**Task goal**: Identify and copy all lines of the material where the string "scene" is found.

**Raw data**:
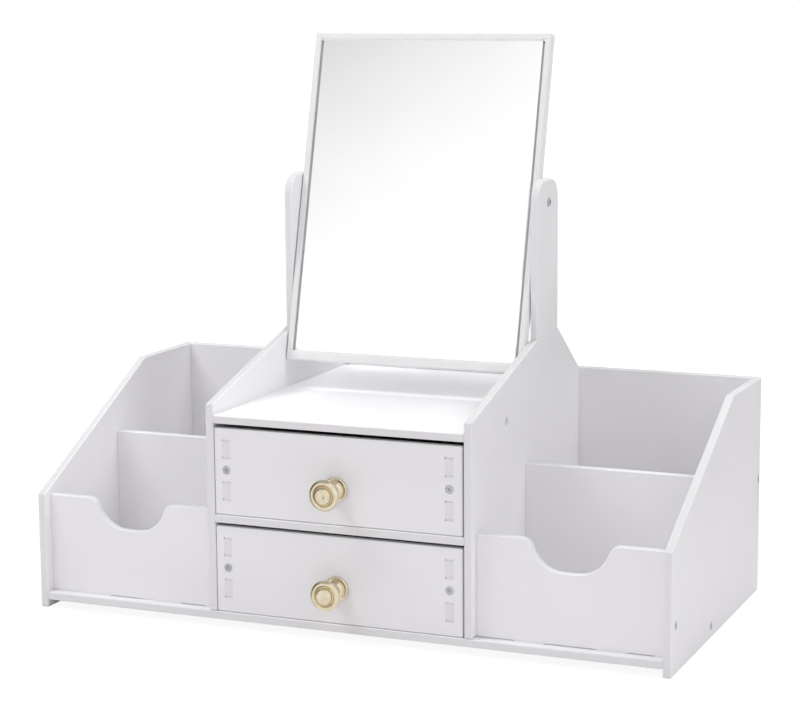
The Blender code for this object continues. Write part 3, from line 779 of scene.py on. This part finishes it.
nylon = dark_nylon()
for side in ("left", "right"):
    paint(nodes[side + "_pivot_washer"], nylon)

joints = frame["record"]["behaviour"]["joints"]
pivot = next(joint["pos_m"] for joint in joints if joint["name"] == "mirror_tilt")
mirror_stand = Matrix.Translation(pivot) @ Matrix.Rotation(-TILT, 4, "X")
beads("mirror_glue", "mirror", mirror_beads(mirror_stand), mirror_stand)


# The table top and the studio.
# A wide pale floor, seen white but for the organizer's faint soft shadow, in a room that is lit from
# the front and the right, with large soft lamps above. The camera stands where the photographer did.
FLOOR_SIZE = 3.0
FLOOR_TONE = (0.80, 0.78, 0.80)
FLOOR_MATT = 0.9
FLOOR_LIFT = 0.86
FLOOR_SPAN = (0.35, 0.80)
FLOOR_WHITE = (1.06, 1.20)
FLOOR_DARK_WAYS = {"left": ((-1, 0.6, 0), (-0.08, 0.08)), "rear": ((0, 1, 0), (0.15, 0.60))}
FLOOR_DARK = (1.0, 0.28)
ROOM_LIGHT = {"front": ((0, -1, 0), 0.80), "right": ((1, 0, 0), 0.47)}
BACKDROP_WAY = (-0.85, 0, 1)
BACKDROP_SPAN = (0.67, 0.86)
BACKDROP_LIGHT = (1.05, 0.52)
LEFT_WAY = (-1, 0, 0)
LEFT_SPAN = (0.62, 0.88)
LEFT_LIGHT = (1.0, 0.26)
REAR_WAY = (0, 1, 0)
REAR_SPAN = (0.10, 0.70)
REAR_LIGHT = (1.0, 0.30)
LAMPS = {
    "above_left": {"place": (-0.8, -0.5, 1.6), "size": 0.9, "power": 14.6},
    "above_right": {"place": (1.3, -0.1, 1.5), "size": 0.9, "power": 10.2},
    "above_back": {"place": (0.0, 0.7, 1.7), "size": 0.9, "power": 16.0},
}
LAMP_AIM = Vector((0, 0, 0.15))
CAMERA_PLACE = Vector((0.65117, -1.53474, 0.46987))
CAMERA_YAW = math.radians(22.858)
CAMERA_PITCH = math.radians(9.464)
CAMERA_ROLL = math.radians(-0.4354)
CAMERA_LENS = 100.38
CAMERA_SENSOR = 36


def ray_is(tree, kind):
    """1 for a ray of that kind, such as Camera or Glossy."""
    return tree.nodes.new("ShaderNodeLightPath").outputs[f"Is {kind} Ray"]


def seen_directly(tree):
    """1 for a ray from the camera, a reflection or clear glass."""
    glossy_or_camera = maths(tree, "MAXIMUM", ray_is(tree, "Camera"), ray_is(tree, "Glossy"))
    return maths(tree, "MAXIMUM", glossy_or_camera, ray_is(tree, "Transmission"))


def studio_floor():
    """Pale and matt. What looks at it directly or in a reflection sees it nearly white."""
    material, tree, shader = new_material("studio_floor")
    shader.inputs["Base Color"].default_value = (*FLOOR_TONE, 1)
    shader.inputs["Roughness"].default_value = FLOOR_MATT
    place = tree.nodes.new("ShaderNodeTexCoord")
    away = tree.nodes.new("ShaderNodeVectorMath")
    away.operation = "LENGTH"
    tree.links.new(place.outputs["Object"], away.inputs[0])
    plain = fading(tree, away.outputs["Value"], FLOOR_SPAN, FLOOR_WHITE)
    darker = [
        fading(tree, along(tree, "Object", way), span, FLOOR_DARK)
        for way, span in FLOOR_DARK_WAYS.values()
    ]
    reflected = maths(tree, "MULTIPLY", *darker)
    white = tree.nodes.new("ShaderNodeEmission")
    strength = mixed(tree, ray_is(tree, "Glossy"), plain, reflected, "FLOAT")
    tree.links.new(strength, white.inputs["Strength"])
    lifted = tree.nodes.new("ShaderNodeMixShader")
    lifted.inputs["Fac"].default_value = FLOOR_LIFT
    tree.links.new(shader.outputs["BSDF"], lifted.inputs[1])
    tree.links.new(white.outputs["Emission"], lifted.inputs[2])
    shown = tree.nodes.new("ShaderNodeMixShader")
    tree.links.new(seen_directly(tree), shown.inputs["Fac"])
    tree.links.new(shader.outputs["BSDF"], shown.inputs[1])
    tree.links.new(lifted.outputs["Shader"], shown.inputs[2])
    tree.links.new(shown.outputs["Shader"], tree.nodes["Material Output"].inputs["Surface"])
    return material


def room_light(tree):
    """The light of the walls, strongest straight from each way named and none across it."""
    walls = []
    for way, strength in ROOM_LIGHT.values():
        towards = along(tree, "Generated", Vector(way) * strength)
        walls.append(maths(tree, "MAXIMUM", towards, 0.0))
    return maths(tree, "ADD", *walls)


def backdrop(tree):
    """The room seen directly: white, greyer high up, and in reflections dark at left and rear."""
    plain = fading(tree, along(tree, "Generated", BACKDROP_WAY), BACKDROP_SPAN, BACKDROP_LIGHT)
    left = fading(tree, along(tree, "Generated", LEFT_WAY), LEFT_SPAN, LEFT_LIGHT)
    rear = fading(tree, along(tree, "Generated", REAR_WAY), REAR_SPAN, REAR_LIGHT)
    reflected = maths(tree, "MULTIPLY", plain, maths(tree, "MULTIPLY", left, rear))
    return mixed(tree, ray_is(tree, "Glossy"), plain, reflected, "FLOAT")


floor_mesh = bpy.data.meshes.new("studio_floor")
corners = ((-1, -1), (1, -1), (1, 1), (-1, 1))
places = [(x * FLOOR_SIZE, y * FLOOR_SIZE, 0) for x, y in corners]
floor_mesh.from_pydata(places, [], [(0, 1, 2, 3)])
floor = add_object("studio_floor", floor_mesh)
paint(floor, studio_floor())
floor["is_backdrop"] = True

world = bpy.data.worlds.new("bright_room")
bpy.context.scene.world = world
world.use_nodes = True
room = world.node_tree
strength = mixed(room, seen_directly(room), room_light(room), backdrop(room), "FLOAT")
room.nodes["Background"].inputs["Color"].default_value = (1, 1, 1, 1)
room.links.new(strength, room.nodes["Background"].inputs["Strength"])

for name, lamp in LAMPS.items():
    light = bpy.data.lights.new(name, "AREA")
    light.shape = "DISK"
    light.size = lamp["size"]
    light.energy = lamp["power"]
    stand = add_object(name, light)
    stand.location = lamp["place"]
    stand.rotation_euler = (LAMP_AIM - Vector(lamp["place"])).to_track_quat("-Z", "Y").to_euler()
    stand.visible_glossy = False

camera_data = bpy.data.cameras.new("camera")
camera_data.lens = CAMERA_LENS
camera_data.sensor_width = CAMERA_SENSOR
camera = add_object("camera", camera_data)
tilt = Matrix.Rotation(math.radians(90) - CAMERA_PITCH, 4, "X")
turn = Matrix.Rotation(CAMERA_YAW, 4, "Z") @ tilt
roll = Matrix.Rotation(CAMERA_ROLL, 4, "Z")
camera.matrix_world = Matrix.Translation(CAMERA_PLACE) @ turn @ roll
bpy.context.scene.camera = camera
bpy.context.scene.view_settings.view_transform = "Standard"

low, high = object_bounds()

**Solution**:
The Blender code for this object continues. Write part 3, from line 779 of scene.py on. This part finishes it.
bpy.context.scene.world = world
bpy.context.scene.camera = camera
bpy.context.scene.view_settings.view_transform = "Standard"